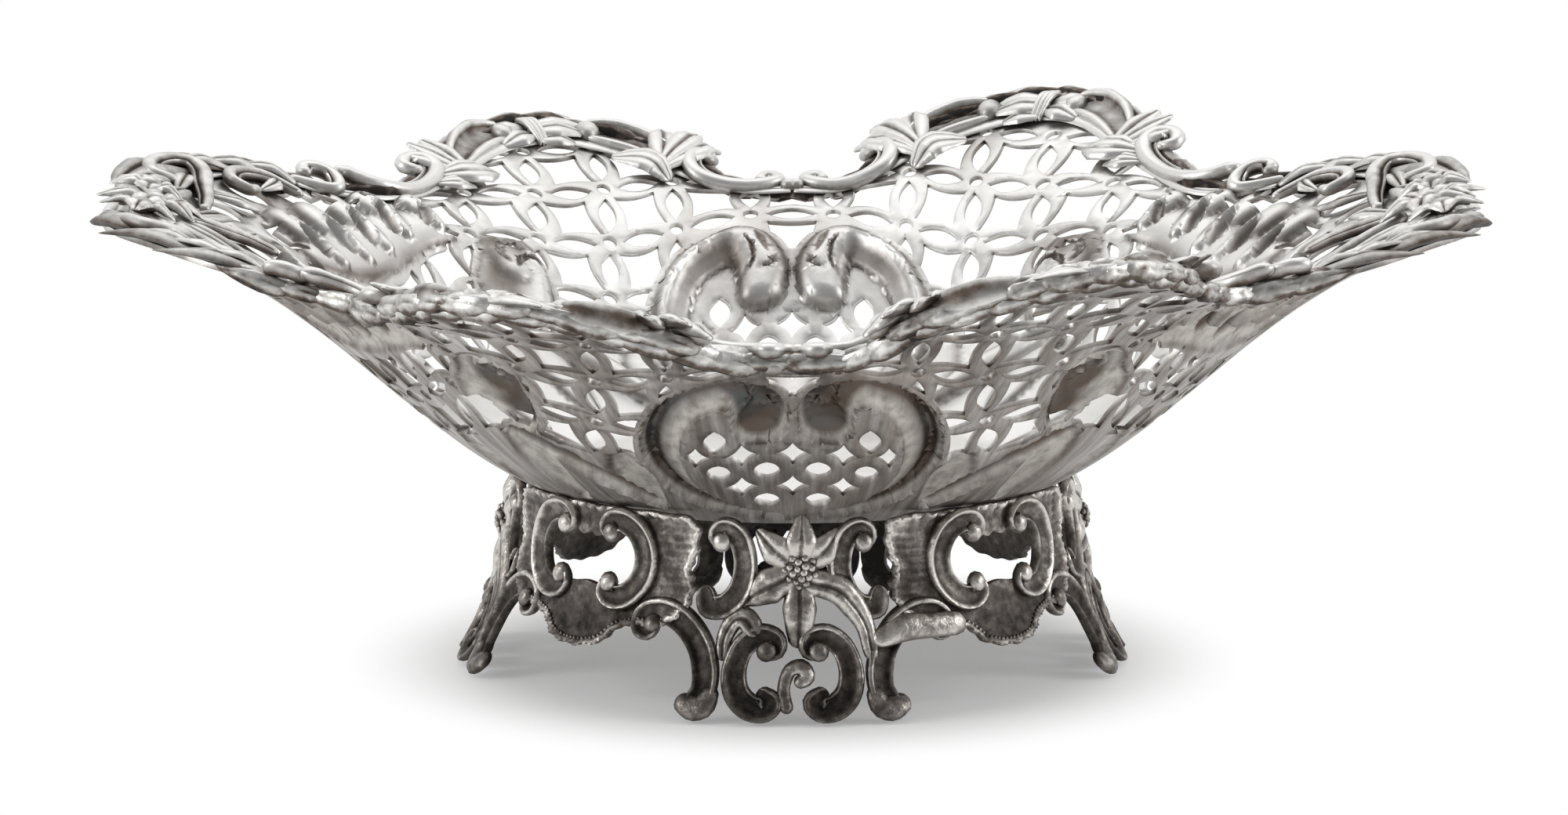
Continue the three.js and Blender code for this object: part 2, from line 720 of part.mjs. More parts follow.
function floorPoints() {
  const points = [new THREE.Vector2(0, 0)];
  for (let index = 0; index < floorSides; index += 1) {
    points.push(polar((360 * index) / floorSides, floorRadius));
    points.push(polar((360 * (index + 0.5)) / floorSides, floorRadius / 2));
  }
  return points;
}

function strokePoints(stroke) {
  const edge = strokeOutline(stroke, 0);
  return [...stroke.centre, ...edge];
}

const bowlStrokes = reliefStrokes();
const bowlLoosePoints = [...bowlStrokes.flatMap(strokePoints), ...floorPoints()];
const bowlOutline = rimOutline(borderOverhang, rimEdgeCount);
const bowlSheet = triangulate(bowlOutline, pierceOutlines(), bowlLoosePoints, reliefSpacing);

// The bowl, or the space that the borders keep clear of when it is grown by their solder gap
function bowlLayer(growth) {
  const half = sheetThickness / 2 + growth;
  return thicken(bowlSheet, (x, y, side) => onSheet(x, y, highest(bowlStrokes, x, y) + side * half));
}

// Castings: flat outlines with a rounded crest along each stroke, bent to the wall they lie on

function castingSheet(strokes, plates, cuts) {
  const outlines = [...strokes.map((stroke) => strokeOutline(stroke, 0)), ...plates];
  const whole = uniteAll(outlines.map(flatSolid));
  const trimmed = cuts.length > 0 ? whole.subtract(uniteAll(cuts.map(flatSolid))) : whole;
  const loops = upperOutlines(trimmed)
    .map((loop) => withoutShortEdges(loop, castingDetail))
    .filter((loop) => loop.length > 2)
    .sort((a, b) => Math.abs(THREE.ShapeUtils.area(b)) - Math.abs(THREE.ShapeUtils.area(a)));
  const outerSign = Math.sign(THREE.ShapeUtils.area(loops[0]));
  const openings = loops.filter((loop) => Math.sign(THREE.ShapeUtils.area(loop)) !== outerSign);
  return triangulate(loops[0], openings, strokes.flatMap((stroke) => stroke.centre), castingDetail);
}

function makeCasting(strokes, plates, cuts, place, base) {
  const crest = castingThickness - castingEdge;
  return thicken(castingSheet(strokes, plates, cuts), (x, y, side) =>
    place(x, y, side < 0 ? base : base + castingEdge + crest * highest(strokes, x, y)));
}

function footRadius(height) {
  const drop = 1 - height / floorHeight;
  return footTopRadius + footFlare * drop * Math.abs(drop);
}

// Places on the foot, from the distance round it, the height and the way out of its wall
function onFoot(centreAngle) {
  return (along, height, out) => {
    const angle = centreAngle + along / footWallRadius;
    const radius = footRadius(height) + out;
    return new THREE.Vector3(radius * Math.sin(angle), -radius * Math.cos(angle), height);
  };
}

function shareStroke(shares, widthShares, span, width, relief) {
  const points = shares.map(([across, up]) => new THREE.Vector2(across * span, up * floorHeight));
  return makeStroke(points, widthShares, width, relief);
}

function legStrokes() {
  const legScrollWidth = legScrollShare * legHalfSpan;
  const paired = [
    shareStroke(upperScrollShares, upperScrollWidthShares, legHalfSpan, legScrollWidth, scrollCrestShare),
    shareStroke(toeScrollShares, toeScrollWidthShares, legHalfSpan, legScrollWidth, toeCrestShare),
    shareStroke(lowerScrollShares, lowerScrollWidthShares, legHalfSpan, legScrollWidth, scrollCrestShare),
  ];
  const [flowerAcross, flowerUp] = flowerShares;
  const petals = petalTipShares.map(([across, up]) => {
    const middle = [(across + flowerAcross) / 2, (up + flowerUp) / 2];
    const points = [flowerShares, middle, [across, up]];
    return shareStroke(points, petalWidthShares, legHalfSpan, legScrollWidth, petalCrestShare);
  });
  const dome = shareStroke([
    [flowerAcross - domeSpanShare, flowerUp],
    flowerShares,
    [flowerAcross + domeSpanShare, flowerUp],
  ], domeWidthShares, legHalfSpan, legScrollWidth, domeCrestShare);
  return [
    ...paired,
    ...paired.map((stroke) => mirrorStroke(stroke, -1, 1)),
    shareStroke(curlShares, curlWidthShares, legHalfSpan, legScrollWidth, curlCrestShare),
    shareStroke(stemShares, stemWidthShares, legHalfSpan, legScrollWidth, curlCrestShare),
    shareStroke(budShares, budWidthShares, legHalfSpan, legScrollWidth, petalCrestShare),
    ...petals,
    dome,
  ];
}

// The space of the bowl's underside, grown by the solder gap, that the foot stops at
function bowlSeat() {
  const ring = (reach, turn) => Array.from({ length: seatSides }, (_, index) =>
    polar((-360 * (index + turn)) / seatSides, reach));
  const inner = seatRingShares.flatMap((share) => ring(share * seatReach, 0.5));
  const sheet = triangulate(ring(seatReach, 0), [], [...inner, new THREE.Vector2(0, 0)], sheetThickness);
  const under = -(sheetThickness / 2 + solderGap);
  return toSolid(thicken(sheet, (x, y, side) => {
    const point = onSheet(x, y, under);
    return side > 0 ? point.setZ(floorHeight + wallRise) : point;
  }));
}

function tableBlock() {
  const size = 2 * halfLength;
  return toSolid(new THREE.BoxGeometry(size, size, floorHeight).translate(0, 0, -floorHeight / 2));
}

const footSeat = bowlSeat();
const table = tableBlock();

function makeLeg(centreAngle) {
  const casting = toSolid(makeCasting(legStrokes(), [], [], onFoot(centreAngle), 0));
  return toGeometry(casting.subtract(footSeat).subtract(table));
}

function panelOutline(shares) {
  const right = shares.map(([across, up]) => new THREE.Vector2(across * panelHalfSpan, up * floorHeight));
  const left = right.slice(1, -1).map((point) => new THREE.Vector2(-point.x, point.y)).reverse();
  return [...right, ...left];
}

function makePanel(centreAngle) {
  const scroll = shareStroke(
    panelScrollShares,
    panelScrollWidthShares,
    panelHalfSpan,
    panelScrollWidth,
    scrollCrestShare,
  );
  const shift = (quarterTurn / 2) * footWallRadius;
  const neighbours = [-shift, shift].flatMap((side) => legStrokes().slice(0, 6).map((stroke) =>
    strokeOutline(stroke, castingClearance).map(({ x, y }) => new THREE.Vector2(x + side, y))));
  const strokes = [scroll, mirrorStroke(scroll, -1, 1)];
  const cuts = [panelOutline(panelOpeningShares), ...neighbours];
  const plates = [panelOutline(panelOutlineShares)];
  const casting = toSolid(makeCasting(strokes, plates, cuts, onFoot(centreAngle), 0));
  return toGeometry(casting.subtract(footSeat));
}

const borderBase = sheetThickness / 2 + 2 * solderGap;
const borderSeat = toSolid(bowlLayer(solderGap));

// A border casting's stroke: along the rim towards one end, and inward from the edge
function rimStroke(signX, start, length, shares, widthShares, width, crestShare) {
  const points = shares.map(([along, inward]) =>
    atRim(signX * (start + along * length), inward * borderWidth));
  return makeStroke(points, widthShares, width, crestShare);
}

function borderOnBowl(strokes) {
  const casting = toSolid(makeCasting(strokes, [], [], onSheet, borderBase));
  return toGeometry(casting.subtract(borderSeat));
}

function sideBorderStrokes(signX) {
  const along = (...form) => rimStroke(signX, solderGap, sideBorderLength, ...form);
  const band = along(sideBandShares, sideBandWidthShares, borderWidth, bandCrestShare);
  const scrolls = sideScrollShares.map((shares) =>
    along(shares, scrollWidthShares, borderScrollWidth, scrollCrestShare));
  const leaves = sideLeafShares.map((shares) =>
    along(shares, leafWidthShares, borderScrollWidth, leafCrestShare));
  return [band, ...scrolls, ...leaves];
}

function makeSideBorder(signX, signY) {
  return borderOnBowl(sideBorderStrokes(signX).map((stroke) => mirrorStroke(stroke, 1, signY)));
}

// Where half an end casting starts along the rim, from the middle of a side, and its length to the tip
function endSpan(signX) {
  const tip = stationAt('angle', fullTurn / 2 - signX * quarterTurn);
  const start = sideBorderLength + 3 * solderGap;
  return [start, (signX > 0 ? tip.along : rimLength - tip.along) - start];
}

function bothHalves(strokes) {
  return strokes.flatMap((stroke) => [stroke, mirrorStroke(stroke, 1, -1)]);
}

function makeEndBorder(signX) {
  const along = (...form) => rimStroke(signX, ...endSpan(signX), ...form);
  const band = along(endBandShares, endBandWidthShares, borderWidth, bandCrestShare);
  const scrolls = endScrollShares.map((shares) =>
    along(shares, scrollWidthShares, borderScrollWidth, scrollCrestShare));
  return borderOnBowl(bothHalves([band, ...scrolls]));
}

function flowerStrokes(spot) {
  return Array.from({ length: sprayPetals }, (_, index) => {
    const reach = polar((360 * (index + 0.5)) / sprayPetals, sprayFlowerRadius);
    const points = [0, 0.5, 1].map((share) => spot.clone().addScaledVector(reach, share));
    return makeStroke(points, sprayPetalWidthShares, sprayPetalWidth, scrollCrestShare);
  });
}

function makeSpray(signX) {
  const [start, length] = endSpan(signX);
  const spots = sprayPlaceShares.map(([along, inward]) =>
    atRim(signX * (start + along * length), inward * borderWidth));
  const stem = rimStroke(signX, start, length, sprayStemShares, sprayStemWidthShares,
    sprayPetalWidth, stemCrestShare);
  const strokes = [...bothHalves([...flowerStrokes(spots[1]), stem]), ...flowerStrokes(spots[0])];
  return makeCasting(strokes, [], [], onSheet, borderBase + castingThickness + 2 * solderGap);
}

// Assembly

function addPart(group, name, geometry, color, roughness) {
  const material = new THREE.MeshStandardMaterial({ color, roughness, metalness: 1 });
  const mesh = new THREE.Mesh(geometry, material);
  mesh.name = name;
  group.add(mesh);
}

const basket = new THREE.Group();

addPart(basket, 'bowl', bowlLayer(0), silverColour, brightRoughness);
for (const [side, signY] of [['back', 1], ['front', -1]]) {
  for (const [end, signX] of [['right', 1], ['left', -1]]) {
    const border = makeSideBorder(signX, signY);
    addPart(basket, `side_border_${side}_${end}`, border, silverColour, brightRoughness);
  }
}
for (const [end, signX] of [['right', 1], ['left', -1]]) {
  addPart(basket, `end_border_${end}`, makeEndBorder(signX), silverColour, brightRoughness);
  addPart(basket, `flower_spray_${end}`, makeSpray(signX), silverColour, castRoughness);
}
['front', 'right', 'back', 'left'].forEach((name, index) => {
  addPart(basket, `leg_${name}`, makeLeg(index * quarterTurn), footColour, castRoughness);
});
['front_right', 'back_right', 'back_left', 'front_left'].forEach((name, index) => {
  addPart(basket, `panel_${name}`, makePanel((index + 0.5) * quarterTurn), footColour, castRoughness);
});

export default basket;
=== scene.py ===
import math

import bpy
import numpy as np
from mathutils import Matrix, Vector, geometry


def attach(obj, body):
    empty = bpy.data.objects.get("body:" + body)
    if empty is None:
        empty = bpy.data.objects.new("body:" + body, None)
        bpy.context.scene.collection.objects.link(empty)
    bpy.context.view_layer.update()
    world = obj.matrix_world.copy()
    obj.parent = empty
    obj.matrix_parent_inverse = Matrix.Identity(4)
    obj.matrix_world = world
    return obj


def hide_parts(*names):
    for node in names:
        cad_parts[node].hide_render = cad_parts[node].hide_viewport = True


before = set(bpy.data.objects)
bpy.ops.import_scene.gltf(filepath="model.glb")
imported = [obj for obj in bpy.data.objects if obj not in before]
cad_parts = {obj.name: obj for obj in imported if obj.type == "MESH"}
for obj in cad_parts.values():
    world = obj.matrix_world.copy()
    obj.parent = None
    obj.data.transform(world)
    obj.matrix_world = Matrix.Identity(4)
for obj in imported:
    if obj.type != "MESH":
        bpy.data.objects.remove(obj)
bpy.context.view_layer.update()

mm = 0.001  # forms are laid out in millimetres, Blender's unit is the metre
fullTurn = math.tau


# Helpers for objects, node trees and materials

def placeObject(name, data):
    thing = bpy.data.objects.new(name, data)
    bpy.context.scene.collection.objects.link(thing)
    return thing


def feed(tree, node, inputs):
    # inputs by name or number: each a value or another node's output
    for key, value in inputs.items():
        socket = node.inputs[key]
        if isinstance(value, bpy.types.NodeSocket):
            tree.links.new(value, socket)
        else:
            socket.default_value = (*value, 1) if socket.type == "RGBA" else value
    return node


def addNode(tree, kind, inputs=None, **settings):
    node = tree.nodes.new(kind)
    for name, value in settings.items():
        setattr(node, name, value)
    return feed(tree, node, inputs or {})


def mathNode(tree, operation, *values):
    return addNode(tree, "ShaderNodeMath", dict(enumerate(values)), operation=operation).outputs[0]


def product(tree, first, *others):
    for other in others:
        first = mathNode(tree, "MULTIPLY", first, other)
    return first


def vectorNode(tree, operation, inputs, output=0):
    return addNode(tree, "ShaderNodeVectorMath", inputs, operation=operation).outputs[output]


def rangeNode(tree, value, low, high, toLow=0.0, toHigh=1.0, curve="LINEAR"):
    inputs = {"Value": value, "From Min": low, "From Max": high, "To Min": toLow, "To Max": toHigh}
    return addNode(tree, "ShaderNodeMapRange", inputs, interpolation_type=curve).outputs["Result"]


def noiseNode(tree, vector, scale, detail=3.0, roughness=0.55):
    inputs = {"Vector": vector, "Scale": scale, "Detail": detail, "Roughness": roughness}
    return addNode(tree, "ShaderNodeTexNoise", inputs).outputs["Fac"]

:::

PROBLEM: Everything from the line with "bowlLayer(0), silverColour, brightRoughness);" through the line with "fullTurn = math.tau" is to be output exactly; leave out all other lines.

SOLUTION:
addPart(basket, 'bowl', bowlLayer(0), silverColour, brightRoughness);
for (const [side, signY] of [['back', 1], ['front', -1]]) {
  for (const [end, signX] of [['right', 1], ['left', -1]]) {
    const border = makeSideBorder(signX, signY);
    addPart(basket, `side_border_${side}_${end}`, border, silverColour, brightRoughness);
  }
}
for (const [end, signX] of [['right', 1], ['left', -1]]) {
  addPart(basket, `end_border_${end}`, makeEndBorder(signX), silverColour, brightRoughness);
  addPart(basket, `flower_spray_${end}`, makeSpray(signX), silverColour, castRoughness);
}
['front', 'right', 'back', 'left'].forEach((name, index) => {
  addPart(basket, `leg_${name}`, makeLeg(index * quarterTurn), footColour, castRoughness);
});
['front_right', 'back_right', 'back_left', 'front_left'].forEach((name, index) => {
  addPart(basket, `panel_${name}`, makePanel((index + 0.5) * quarterTurn), footColour, castRoughness);
});

export default basket;
=== scene.py ===
import math

import bpy
import numpy as np
from mathutils import Matrix, Vector, geometry


def attach(obj, body):
    empty = bpy.data.objects.get("body:" + body)
    if empty is None:
        empty = bpy.data.objects.new("body:" + body, None)
        bpy.context.scene.collection.objects.link(empty)
    bpy.context.view_layer.update()
    world = obj.matrix_world.copy()
    obj.parent = empty
    obj.matrix_parent_inverse = Matrix.Identity(4)
    obj.matrix_world = world
    return obj


def hide_parts(*names):
    for node in names:
        cad_parts[node].hide_render = cad_parts[node].hide_viewport = True


before = set(bpy.data.objects)
bpy.ops.import_scene.gltf(filepath="model.glb")
imported = [obj for obj in bpy.data.objects if obj not in before]
cad_parts = {obj.name: obj for obj in imported if obj.type == "MESH"}
for obj in cad_parts.values():
    world = obj.matrix_world.copy()
    obj.parent = None
    obj.data.transform(world)
    obj.matrix_world = Matrix.Identity(4)
for obj in imported:
    if obj.type != "MESH":
        bpy.data.objects.remove(obj)
bpy.context.view_layer.update()

mm = 0.001  # forms are laid out in millimetres, Blender's unit is the metre
fullTurn = math.tau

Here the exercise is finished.